A: Yes. Every student should bring several cloth masks to campus and be prepared to wear them as outlined by the guidelines below (subject to change):
Mask wearing protects you and others, so cover up:
- In classrooms
- At chapel and other Christian formation events
- In the cafeteria (and other eating places) until you're seated at your table
- In indoor common spaces, including hallways, lobbies and lounges (e.g. DeWitt Learning Commons, Ramaker Center, Rowenhorst Student Center and Van Peursem Hall)
- Wherever you see a MASK ZONE sign
- Whenever someone asks you to for the safety of another who is vulnerable to COVID-19 (including in your residence hall)
Q: Do students have to wear masks if they have had a vaccine?
A: The CDC continues to recommend mask-wearing and physical distancing even if someone has been vaccinated. Until CDC guidelines change, masking will be required even if you have had a vaccine. Visit the CDC's website for frequently asked questions about the vaccine.

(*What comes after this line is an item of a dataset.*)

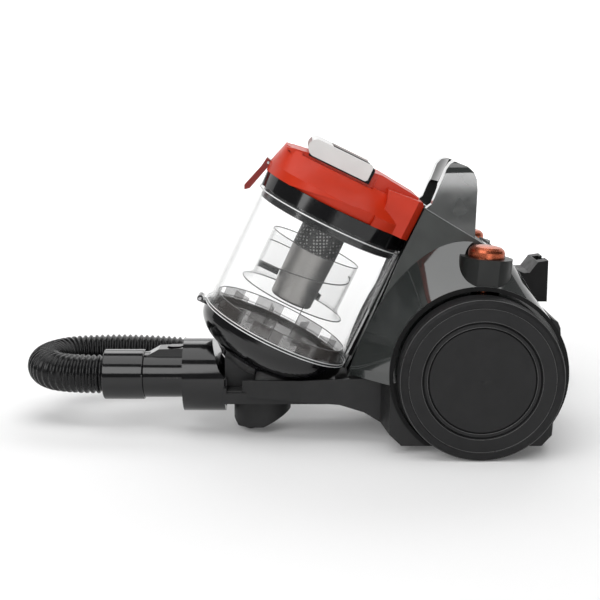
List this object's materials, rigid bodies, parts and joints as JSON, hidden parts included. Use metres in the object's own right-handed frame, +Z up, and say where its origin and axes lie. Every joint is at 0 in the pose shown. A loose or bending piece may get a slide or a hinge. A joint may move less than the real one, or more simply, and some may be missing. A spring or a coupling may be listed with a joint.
{
  "type": "canister vacuum cleaner",
  "caption": "Bagless canister vacuum cleaner with a tilted clear dust bin, red lid, large rear wheels, a swivel caster and a ribbed suction hose.",
  "frame": {"origin": "on the floor, under the centre of the machine's box without its hose", "axes": "+X to the rear, the hose collar faces -X; +Y to the machine's right side; +Z up"},
  "size_m": [0.645, 0.5588, 0.3073],
  "materials": {
    "body_gloss": "high-gloss dark grey ABS",
    "body_matte": "fine-grained charcoal polypropylene",
    "spine_matte": "smooth satin black-grey ABS",
    "wheel_plastic": "fine-textured charcoal plastic",
    "tyre_rubber": "soft matt tread",
    "trim_black": "satin black",
    "lid_red": "satin red-orange ABS",
    "latch_red": "glossy dark red",
    "handle_silver": "satin silver paint",
    "knob_copper": "metallised copper",
    "clear_plastic": "clear polycarbonate",
    "smoky_plastic": "smoky translucent plastic",
    "door_black": "high-gloss black",
    "screen_metal": "fine perforated metal",
    "hose_plastic": "dark corrugated hose plastic",
    "duct_plastic": "plain grey plastic",
    "seal_rubber": "soft black seal",
    "steel": "bright steel",
    "motor_steel": "galvanised sheet",
    "filter_foam": "off-white filter foam"
  },
  "bodies": {
    "machine": {"chassis_base": "body_matte", "side_shell_left": "body_gloss", "side_shell_right": "body_gloss", "spine_cover": "spine_matte", "rear_cover": "body_gloss", "carry_handle": "body_gloss", "rear_bracket": "trim_black", "exhaust_filter": "filter_foam", "arch_trims": "trim_black", "axle_stubs": "steel", "button_collars": "spine_matte", "power_spring": "steel", "rewind_spring": "steel", "inlet_collar": "door_black", "hose_connector": "door_black", "hose_cuff": "door_black", "hose": "hose_plastic", "wand_cuff": "door_black", "inlet_duct": "duct_plastic", "inlet_gasket": "seal_rubber", "dirty_air_riser": "duct_plastic", "clean_air_duct": "duct_plastic", "motor_housing": "motor_steel", "motor_stator": "motor_steel", "motor_mounts": "seal_rubber", "motor_cradle": "duct_plastic", "reel_frame": "duct_plastic", "reel_spring": "steel", "cord_grommet": "seal_rubber", "screws": "steel"},
    "left_wheel": {"wheel_left": "wheel_plastic", "tyre_left": "tyre_rubber"},
    "right_wheel": {"wheel_right": "wheel_plastic", "tyre_right": "tyre_rubber"},
    "caster_swivel": {"caster_fork": "body_matte", "caster_pin": "steel"},
    "caster_roller": {"caster_wheel": "tyre_rubber"},
    "power_button": {"power_button": "knob_copper"},
    "rewind_button": {"rewind_button": "knob_copper"},
    "connector_button": {"connector_button": "door_black"},
    "motor_rotor": {"motor_rotor": "steel"},
    "reel_drum": {"reel_drum": "duct_plastic"},
    "exhaust_cover": {"exhaust_cover": "body_matte"},
    "dust_bin": {"bin_cup": "clear_plastic", "door_pin": "steel", "separator_ring": "door_black", "screen_upper": "trim_black", "screen_lower": "screen_metal", "shroud": "clear_plastic"},
    "bin_door": {"door_shell": "door_black", "door_fins": "smoky_plastic", "door_seal": "seal_rubber"},
    "door_latch": {"door_latch": "trim_black"},
    "lid": {"lid_shell": "lid_red", "lid_floor": "trim_black", "lid_seal": "seal_rubber", "premotor_filter": "filter_foam", "lid_pins": "steel"},
    "lid_latch": {"lid_latch": "latch_red"},
    "bin_handle": {"bin_handle": "handle_silver"}
  },
  "joints": [
    {"name": "left_wheel_spin", "type": "hinge", "parent": "machine", "child": "left_wheel", "pos_m": [0.104, -0.1035, 0.0805], "axis": [0, 1, 0], "continuous": true},
    {"name": "right_wheel_spin", "type": "hinge", "parent": "machine", "child": "right_wheel", "pos_m": [0.104, 0.1035, 0.0805], "axis": [0, 1, 0], "continuous": true},
    {"name": "caster_turn", "type": "hinge", "parent": "machine", "child": "caster_swivel", "pos_m": [-0.1115, 0, 0.035], "axis": [0, 0, 1], "continuous": true},
    {"name": "caster_roll", "type": "hinge", "parent": "caster_swivel", "child": "caster_roller", "pos_m": [-0.1235, 0, 0.0125], "axis": [0, 1, 0], "continuous": true},
    {"name": "power_press", "type": "slide", "parent": "machine", "child": "power_button", "axis": [-0.0785, 0, -0.9969], "range_m": [0, 0.004], "stiffness_N_per_m": 400, "springref_m": -0.003, "deforming": ["power_spring"]},
    {"name": "rewind_press", "type": "slide", "parent": "machine", "child": "rewind_button", "axis": [-0.0785, 0, -0.9969], "range_m": [0, 0.004], "stiffness_N_per_m": 400, "springref_m": -0.003, "deforming": ["rewind_spring"]},
    {"name": "connector_press", "type": "slide", "parent": "machine", "child": "connector_button", "axis": [0, 0, -1], "range_m": [0, 0.0025], "stiffness_N_per_m": 400, "springref_m": -0.003},
    {"name": "rotor_spin", "type": "hinge", "parent": "machine", "child": "motor_rotor", "pos_m": [0.1, -0.04, 0.088], "axis": [0, 1, 0], "continuous": true},
    {"name": "reel_spin", "type": "hinge", "parent": "machine", "child": "reel_drum", "pos_m": [0.1, 0.04, 0.088], "axis": [0, 1, 0], "continuous": true},
    {"name": "exhaust_cover_slide", "type": "slide", "parent": "machine", "child": "exhaust_cover", "axis": [1, 0, 0], "range_m": [0, 0.04]},
    {"name": "bin_lift", "type": "slide", "parent": "machine", "child": "dust_bin", "axis": [0.4352, 0, 0.9003], "range_m": [0, 0.2]},
    {"name": "door_swing", "type": "hinge", "parent": "dust_bin", "child": "bin_door", "pos_m": [-0.17558, 0, 0.14171], "axis": [0, 1, 0], "range_deg": [0, 50.1]},
    {"name": "door_latch_slide", "type": "slide", "parent": "dust_bin", "child": "door_latch", "axis": [-0.4352, 0, -0.9003], "range_m": [0, 0.003], "stiffness_N_per_m": 300, "springref_m": -0.003},
    {"name": "lid_lift", "type": "slide", "parent": "dust_bin", "child": "lid", "axis": [0.4352, 0, 0.9003], "range_m": [0, 0.08]},
    {"name": "lid_latch_flip", "type": "hinge", "parent": "lid", "child": "lid_latch", "pos_m": [-0.10383, 0, 0.2823], "axis": [0, 1, 0], "range_deg": [0, 25], "stiffness_Nm_per_rad": 0.2, "springref_deg": -5.73},
    {"name": "bin_handle_swing", "type": "hinge", "parent": "lid", "child": "bin_handle", "pos_m": [-0.00921, 0, 0.27676], "axis": [0, 1, 0], "range_deg": [0, 90]}
  ],
  "couplings": [
    {"joint": "door_swing", "follows": "bin_lift", "rad_per_m": 4.3633}
  ]
}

Q: Do students have to quarantine if they have had a vaccine?
A: Students will need to share proof of vaccination with the Covid Medical Team via the Raider Check App. Once proof is on file for students, they will not have to quarantine if they have been exposed to someone with COVID-19.
Q: May students and guests attend athletic events?

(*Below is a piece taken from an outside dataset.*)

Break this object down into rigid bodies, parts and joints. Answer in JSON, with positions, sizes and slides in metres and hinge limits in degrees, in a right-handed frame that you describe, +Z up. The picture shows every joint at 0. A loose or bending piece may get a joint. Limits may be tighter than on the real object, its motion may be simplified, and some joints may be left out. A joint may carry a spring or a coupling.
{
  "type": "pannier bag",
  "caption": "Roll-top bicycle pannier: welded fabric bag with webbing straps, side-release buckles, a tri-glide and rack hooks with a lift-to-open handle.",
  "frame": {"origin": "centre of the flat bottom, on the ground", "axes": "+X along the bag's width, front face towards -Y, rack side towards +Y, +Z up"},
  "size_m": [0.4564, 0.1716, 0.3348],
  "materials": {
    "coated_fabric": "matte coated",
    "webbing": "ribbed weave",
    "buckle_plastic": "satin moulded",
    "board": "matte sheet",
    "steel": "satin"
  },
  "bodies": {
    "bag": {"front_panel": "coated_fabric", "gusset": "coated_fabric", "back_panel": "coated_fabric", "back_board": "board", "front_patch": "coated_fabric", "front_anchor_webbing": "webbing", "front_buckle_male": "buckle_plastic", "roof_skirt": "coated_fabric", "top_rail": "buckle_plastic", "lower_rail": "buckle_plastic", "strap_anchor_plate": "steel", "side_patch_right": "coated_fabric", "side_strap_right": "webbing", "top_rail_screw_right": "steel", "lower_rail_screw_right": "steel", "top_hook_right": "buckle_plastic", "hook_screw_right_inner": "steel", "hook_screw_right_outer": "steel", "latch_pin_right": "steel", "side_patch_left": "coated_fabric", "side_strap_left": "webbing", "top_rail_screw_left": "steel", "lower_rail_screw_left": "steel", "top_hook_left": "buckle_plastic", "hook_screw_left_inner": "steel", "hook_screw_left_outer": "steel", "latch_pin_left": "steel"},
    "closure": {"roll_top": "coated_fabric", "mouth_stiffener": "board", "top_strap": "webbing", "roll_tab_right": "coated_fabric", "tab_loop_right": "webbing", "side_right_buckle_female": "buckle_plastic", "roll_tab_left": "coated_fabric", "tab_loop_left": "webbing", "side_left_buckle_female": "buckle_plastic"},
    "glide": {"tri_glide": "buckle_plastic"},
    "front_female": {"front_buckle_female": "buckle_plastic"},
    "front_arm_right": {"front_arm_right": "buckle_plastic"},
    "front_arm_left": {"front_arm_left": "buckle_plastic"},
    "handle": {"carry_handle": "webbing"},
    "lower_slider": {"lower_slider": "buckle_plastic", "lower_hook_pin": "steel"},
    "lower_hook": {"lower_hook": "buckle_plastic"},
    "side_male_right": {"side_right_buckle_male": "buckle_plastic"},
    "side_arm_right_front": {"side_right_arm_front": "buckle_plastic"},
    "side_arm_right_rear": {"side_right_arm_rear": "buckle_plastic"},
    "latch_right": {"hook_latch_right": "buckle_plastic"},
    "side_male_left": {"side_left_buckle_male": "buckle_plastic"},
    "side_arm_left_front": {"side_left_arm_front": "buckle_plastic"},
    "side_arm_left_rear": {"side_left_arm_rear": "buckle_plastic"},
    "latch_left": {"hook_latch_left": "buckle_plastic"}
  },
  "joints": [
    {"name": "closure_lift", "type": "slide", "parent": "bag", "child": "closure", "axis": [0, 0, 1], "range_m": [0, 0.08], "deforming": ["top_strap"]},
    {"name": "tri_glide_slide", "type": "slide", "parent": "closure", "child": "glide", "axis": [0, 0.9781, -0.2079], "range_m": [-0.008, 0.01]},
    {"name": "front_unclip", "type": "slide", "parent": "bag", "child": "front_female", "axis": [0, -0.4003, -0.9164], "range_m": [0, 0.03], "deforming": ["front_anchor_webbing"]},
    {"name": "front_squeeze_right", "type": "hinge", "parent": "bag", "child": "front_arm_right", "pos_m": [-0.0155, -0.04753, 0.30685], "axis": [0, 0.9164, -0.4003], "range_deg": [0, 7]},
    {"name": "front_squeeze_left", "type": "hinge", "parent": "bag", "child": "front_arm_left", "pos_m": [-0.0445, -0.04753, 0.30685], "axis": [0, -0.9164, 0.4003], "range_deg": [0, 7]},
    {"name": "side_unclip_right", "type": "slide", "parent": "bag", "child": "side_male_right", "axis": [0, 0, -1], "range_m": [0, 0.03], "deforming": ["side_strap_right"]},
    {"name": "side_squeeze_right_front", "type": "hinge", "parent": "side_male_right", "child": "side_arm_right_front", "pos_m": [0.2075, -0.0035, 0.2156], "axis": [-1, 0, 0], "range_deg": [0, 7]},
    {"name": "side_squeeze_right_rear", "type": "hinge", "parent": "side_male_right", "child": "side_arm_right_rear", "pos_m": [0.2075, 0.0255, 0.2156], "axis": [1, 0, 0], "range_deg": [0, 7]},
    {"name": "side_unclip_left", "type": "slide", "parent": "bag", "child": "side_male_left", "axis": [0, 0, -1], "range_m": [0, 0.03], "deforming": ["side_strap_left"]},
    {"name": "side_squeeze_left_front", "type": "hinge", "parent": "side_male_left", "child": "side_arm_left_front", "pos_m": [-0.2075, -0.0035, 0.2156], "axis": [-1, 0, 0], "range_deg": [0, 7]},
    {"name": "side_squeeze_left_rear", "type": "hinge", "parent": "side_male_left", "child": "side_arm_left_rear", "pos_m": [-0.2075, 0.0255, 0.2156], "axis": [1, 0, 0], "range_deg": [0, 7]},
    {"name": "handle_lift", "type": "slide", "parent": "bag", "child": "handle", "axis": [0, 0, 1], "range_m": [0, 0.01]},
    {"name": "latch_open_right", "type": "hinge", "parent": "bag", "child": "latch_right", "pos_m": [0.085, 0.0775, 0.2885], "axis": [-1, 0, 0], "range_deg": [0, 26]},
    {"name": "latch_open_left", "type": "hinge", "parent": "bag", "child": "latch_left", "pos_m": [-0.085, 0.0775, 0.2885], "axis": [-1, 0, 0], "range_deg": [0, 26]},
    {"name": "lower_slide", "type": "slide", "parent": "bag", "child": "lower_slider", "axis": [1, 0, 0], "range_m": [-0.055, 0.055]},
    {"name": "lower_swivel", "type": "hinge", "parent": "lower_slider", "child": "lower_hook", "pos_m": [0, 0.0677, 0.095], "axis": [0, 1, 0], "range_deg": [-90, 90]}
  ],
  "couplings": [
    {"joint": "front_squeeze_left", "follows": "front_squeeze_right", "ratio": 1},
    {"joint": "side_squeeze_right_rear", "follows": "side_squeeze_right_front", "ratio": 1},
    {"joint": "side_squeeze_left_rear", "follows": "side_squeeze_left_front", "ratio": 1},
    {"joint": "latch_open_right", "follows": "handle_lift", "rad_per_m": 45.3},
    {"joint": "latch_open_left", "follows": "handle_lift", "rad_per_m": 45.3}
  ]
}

A: Northwestern College athletics has worked with local health officials to develop game-day protocols for the spring 2021 season in the effort to mitigate risks associated with the spread of COVID-19. These protocols also follow GPAC guidelines.
Red Raider fans are encouraged to read the protocols for opponent venues at away contests, as every stadium/gym/field has varying seating available. You can read the full Red Raider home event protocols here, including venue specific information.
- Attendance will be limited to 50% capacity of our provided seating at all venues.
- Hand sanitizing/disinfecting wipe stations will be available to fans throughout the venue.
- All fans are required to wear a mask and observe physical distancing while present in Northwestern facilities.
- Family groups are asked to sit together and maintain physical distance between themselves and other fans.
- NWC coaches, student-athletes and event staff have numerous daily and game-day procedures in place to help keep all Red Raiders safe.
- Tailgating will not be permitted on campus.
Q: Will Northwestern have an in-person commencement? When?
A: Northwestern expects to host its baccalaureate and commencement in person and indoors on Friday and Saturday, May 7–8, 2021. To allow for physical distancing, the number of attendees at both events will be limited. Tickets and face coverings will be required. Other appropriate health and safety measures may be implemented as needed.
In March, students will be sent a request for RSVP through which they can request tickets for both events. The latest information on commencement can be found on our commencement webpage.